→ Task
The listing below holds a line with "The Blender code" and a later line with "return [(half, back_y), (-half, back_y)]". Write out those two lines and every line between them, exactly, and nothing else.

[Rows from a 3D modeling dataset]
— Start —
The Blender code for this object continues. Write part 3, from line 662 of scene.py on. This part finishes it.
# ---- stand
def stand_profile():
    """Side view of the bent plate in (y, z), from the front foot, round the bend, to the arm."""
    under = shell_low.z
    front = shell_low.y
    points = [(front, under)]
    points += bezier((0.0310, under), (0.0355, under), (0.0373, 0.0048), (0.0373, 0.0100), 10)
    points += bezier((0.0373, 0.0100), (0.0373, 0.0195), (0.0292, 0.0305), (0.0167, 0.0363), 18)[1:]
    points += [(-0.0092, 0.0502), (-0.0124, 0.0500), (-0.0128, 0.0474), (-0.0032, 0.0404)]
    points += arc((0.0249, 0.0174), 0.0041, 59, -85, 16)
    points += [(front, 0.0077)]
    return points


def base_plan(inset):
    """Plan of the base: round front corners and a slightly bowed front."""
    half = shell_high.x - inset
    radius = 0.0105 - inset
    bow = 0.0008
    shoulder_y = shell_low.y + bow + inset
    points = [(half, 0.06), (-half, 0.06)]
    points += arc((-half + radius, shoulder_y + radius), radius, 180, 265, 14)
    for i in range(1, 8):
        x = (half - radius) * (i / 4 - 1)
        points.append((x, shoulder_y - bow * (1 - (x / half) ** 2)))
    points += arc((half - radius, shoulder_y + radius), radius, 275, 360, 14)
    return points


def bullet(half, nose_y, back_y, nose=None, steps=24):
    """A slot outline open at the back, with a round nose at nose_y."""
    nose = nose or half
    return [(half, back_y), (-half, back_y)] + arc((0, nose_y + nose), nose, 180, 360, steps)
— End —
— Start —
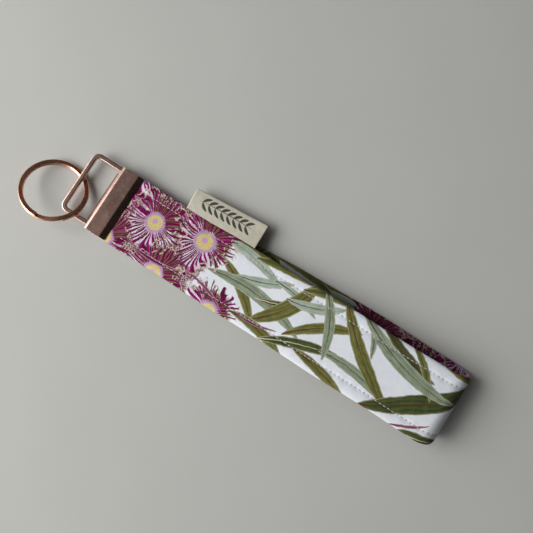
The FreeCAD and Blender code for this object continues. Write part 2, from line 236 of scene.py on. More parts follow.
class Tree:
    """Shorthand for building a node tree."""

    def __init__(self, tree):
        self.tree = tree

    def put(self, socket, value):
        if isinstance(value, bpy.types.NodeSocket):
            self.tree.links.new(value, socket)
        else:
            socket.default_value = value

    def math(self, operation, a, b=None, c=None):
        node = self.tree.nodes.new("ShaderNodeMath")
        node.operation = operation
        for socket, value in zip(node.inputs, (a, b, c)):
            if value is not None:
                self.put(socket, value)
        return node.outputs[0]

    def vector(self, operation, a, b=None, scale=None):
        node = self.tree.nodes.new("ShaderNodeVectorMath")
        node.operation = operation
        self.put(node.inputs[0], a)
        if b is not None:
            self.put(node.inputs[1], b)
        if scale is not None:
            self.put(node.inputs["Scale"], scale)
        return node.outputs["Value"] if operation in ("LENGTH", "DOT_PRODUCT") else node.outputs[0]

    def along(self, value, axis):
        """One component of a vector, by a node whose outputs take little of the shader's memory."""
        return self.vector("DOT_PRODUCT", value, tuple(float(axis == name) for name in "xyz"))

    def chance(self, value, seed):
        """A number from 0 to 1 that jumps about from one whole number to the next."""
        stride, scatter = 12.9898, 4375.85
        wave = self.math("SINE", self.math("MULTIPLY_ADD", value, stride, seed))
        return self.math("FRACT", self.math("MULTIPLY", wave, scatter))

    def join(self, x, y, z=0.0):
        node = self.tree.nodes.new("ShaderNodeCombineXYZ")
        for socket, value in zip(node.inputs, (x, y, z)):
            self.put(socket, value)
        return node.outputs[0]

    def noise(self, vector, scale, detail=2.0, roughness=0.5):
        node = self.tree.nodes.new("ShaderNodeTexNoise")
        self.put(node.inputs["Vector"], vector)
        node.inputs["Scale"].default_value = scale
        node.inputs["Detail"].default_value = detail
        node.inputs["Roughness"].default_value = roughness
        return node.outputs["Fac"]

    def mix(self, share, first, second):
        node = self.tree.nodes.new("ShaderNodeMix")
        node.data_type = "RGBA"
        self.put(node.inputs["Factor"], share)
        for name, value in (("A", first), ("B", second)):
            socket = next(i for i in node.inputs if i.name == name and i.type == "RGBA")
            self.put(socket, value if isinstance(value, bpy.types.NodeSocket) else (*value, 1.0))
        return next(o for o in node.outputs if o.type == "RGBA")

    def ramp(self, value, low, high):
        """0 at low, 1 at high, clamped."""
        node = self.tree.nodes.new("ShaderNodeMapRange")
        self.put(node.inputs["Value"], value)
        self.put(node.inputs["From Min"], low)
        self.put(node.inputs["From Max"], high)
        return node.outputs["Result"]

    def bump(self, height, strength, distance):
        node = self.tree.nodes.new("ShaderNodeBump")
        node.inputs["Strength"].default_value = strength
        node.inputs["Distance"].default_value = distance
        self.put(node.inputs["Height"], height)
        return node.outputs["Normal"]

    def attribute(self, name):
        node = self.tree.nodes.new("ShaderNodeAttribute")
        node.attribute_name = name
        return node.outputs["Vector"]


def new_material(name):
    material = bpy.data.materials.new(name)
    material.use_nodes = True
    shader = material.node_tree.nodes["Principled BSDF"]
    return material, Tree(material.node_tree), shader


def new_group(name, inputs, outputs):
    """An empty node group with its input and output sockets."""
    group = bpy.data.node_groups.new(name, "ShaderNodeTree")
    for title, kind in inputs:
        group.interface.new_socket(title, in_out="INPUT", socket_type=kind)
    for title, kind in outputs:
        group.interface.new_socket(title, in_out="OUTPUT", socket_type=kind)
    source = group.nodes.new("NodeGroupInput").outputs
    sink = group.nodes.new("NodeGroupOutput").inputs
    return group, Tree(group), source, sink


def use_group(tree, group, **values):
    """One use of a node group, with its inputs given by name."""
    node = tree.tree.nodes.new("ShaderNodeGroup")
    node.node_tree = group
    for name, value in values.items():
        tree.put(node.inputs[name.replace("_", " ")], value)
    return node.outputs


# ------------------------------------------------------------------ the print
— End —
— Start —
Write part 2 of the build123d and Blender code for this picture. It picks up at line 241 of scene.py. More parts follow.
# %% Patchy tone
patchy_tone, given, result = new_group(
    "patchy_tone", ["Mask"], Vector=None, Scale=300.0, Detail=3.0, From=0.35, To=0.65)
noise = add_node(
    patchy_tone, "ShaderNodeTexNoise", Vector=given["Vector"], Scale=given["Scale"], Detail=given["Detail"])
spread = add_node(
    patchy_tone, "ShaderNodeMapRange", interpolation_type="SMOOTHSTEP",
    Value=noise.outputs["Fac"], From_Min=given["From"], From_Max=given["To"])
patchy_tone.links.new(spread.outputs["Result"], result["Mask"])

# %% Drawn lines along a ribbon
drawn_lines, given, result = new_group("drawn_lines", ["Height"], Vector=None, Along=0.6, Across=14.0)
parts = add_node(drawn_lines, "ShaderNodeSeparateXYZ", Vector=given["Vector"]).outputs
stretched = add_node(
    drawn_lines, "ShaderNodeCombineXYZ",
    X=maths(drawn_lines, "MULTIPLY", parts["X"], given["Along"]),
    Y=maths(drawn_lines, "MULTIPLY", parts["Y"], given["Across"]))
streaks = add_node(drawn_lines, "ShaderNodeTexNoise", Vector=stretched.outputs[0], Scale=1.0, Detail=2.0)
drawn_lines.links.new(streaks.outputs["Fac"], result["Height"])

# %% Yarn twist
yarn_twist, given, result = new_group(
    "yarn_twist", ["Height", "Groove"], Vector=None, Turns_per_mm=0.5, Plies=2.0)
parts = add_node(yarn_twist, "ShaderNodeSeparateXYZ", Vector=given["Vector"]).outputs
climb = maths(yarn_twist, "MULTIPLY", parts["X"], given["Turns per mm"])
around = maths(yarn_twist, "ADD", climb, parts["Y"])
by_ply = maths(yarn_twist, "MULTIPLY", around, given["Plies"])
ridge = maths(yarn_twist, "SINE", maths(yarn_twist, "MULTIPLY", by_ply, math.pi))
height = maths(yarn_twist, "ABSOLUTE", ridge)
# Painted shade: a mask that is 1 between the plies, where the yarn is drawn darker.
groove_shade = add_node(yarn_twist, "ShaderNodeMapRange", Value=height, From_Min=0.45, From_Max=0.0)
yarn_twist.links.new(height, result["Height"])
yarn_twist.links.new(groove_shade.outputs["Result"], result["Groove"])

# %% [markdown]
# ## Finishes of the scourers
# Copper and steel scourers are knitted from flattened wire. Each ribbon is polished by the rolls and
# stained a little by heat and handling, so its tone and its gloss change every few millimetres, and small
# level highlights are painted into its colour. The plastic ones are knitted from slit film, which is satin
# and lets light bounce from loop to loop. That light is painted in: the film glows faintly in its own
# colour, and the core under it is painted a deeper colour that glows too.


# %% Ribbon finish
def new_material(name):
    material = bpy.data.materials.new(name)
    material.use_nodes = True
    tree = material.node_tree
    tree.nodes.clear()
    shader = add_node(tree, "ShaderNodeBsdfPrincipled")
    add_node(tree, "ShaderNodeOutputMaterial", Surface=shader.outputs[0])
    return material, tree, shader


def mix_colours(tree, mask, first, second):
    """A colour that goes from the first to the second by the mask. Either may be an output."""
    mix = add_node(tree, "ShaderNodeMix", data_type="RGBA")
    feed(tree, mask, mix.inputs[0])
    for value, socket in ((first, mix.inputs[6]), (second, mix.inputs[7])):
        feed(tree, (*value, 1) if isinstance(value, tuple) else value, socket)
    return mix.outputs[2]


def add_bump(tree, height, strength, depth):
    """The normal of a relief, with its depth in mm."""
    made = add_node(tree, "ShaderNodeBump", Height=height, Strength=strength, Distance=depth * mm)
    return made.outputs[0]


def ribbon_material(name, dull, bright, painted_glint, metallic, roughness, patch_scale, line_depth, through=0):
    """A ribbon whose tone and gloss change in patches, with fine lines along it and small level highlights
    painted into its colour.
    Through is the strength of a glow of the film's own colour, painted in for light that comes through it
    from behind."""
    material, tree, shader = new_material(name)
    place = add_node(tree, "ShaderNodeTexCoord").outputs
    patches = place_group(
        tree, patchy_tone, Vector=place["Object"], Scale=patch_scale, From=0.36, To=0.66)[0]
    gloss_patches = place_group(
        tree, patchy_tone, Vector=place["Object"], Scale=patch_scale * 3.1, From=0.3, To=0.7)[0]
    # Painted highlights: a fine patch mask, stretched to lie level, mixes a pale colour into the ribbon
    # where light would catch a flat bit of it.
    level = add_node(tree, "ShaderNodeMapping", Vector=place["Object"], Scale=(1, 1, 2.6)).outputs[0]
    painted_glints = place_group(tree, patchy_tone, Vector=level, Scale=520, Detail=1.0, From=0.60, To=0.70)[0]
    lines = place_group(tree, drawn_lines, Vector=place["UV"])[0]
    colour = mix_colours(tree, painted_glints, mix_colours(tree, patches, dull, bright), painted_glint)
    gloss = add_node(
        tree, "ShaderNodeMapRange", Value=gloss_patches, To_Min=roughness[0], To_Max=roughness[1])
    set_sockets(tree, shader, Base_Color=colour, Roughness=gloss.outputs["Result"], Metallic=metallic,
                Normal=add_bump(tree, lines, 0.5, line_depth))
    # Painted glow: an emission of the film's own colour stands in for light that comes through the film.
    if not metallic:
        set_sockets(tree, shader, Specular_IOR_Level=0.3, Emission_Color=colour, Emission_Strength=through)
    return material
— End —
→ In response
The Blender code for this object continues. Write part 3, from line 662 of scene.py on. This part finishes it.
# ---- stand
def stand_profile():
    """Side view of the bent plate in (y, z), from the front foot, round the bend, to the arm."""
    under = shell_low.z
    front = shell_low.y
    points = [(front, under)]
    points += bezier((0.0310, under), (0.0355, under), (0.0373, 0.0048), (0.0373, 0.0100), 10)
    points += bezier((0.0373, 0.0100), (0.0373, 0.0195), (0.0292, 0.0305), (0.0167, 0.0363), 18)[1:]
    points += [(-0.0092, 0.0502), (-0.0124, 0.0500), (-0.0128, 0.0474), (-0.0032, 0.0404)]
    points += arc((0.0249, 0.0174), 0.0041, 59, -85, 16)
    points += [(front, 0.0077)]
    return points


def base_plan(inset):
    """Plan of the base: round front corners and a slightly bowed front."""
    half = shell_high.x - inset
    radius = 0.0105 - inset
    bow = 0.0008
    shoulder_y = shell_low.y + bow + inset
    points = [(half, 0.06), (-half, 0.06)]
    points += arc((-half + radius, shoulder_y + radius), radius, 180, 265, 14)
    for i in range(1, 8):
        x = (half - radius) * (i / 4 - 1)
        points.append((x, shoulder_y - bow * (1 - (x / half) ** 2)))
    points += arc((half - radius, shoulder_y + radius), radius, 275, 360, 14)
    return points


def bullet(half, nose_y, back_y, nose=None, steps=24):
    """A slot outline open at the back, with a round nose at nose_y."""
    nose = nose or half
    return [(half, back_y), (-half, back_y)] + arc((0, nose_y + nose), nose, 180, 360, steps)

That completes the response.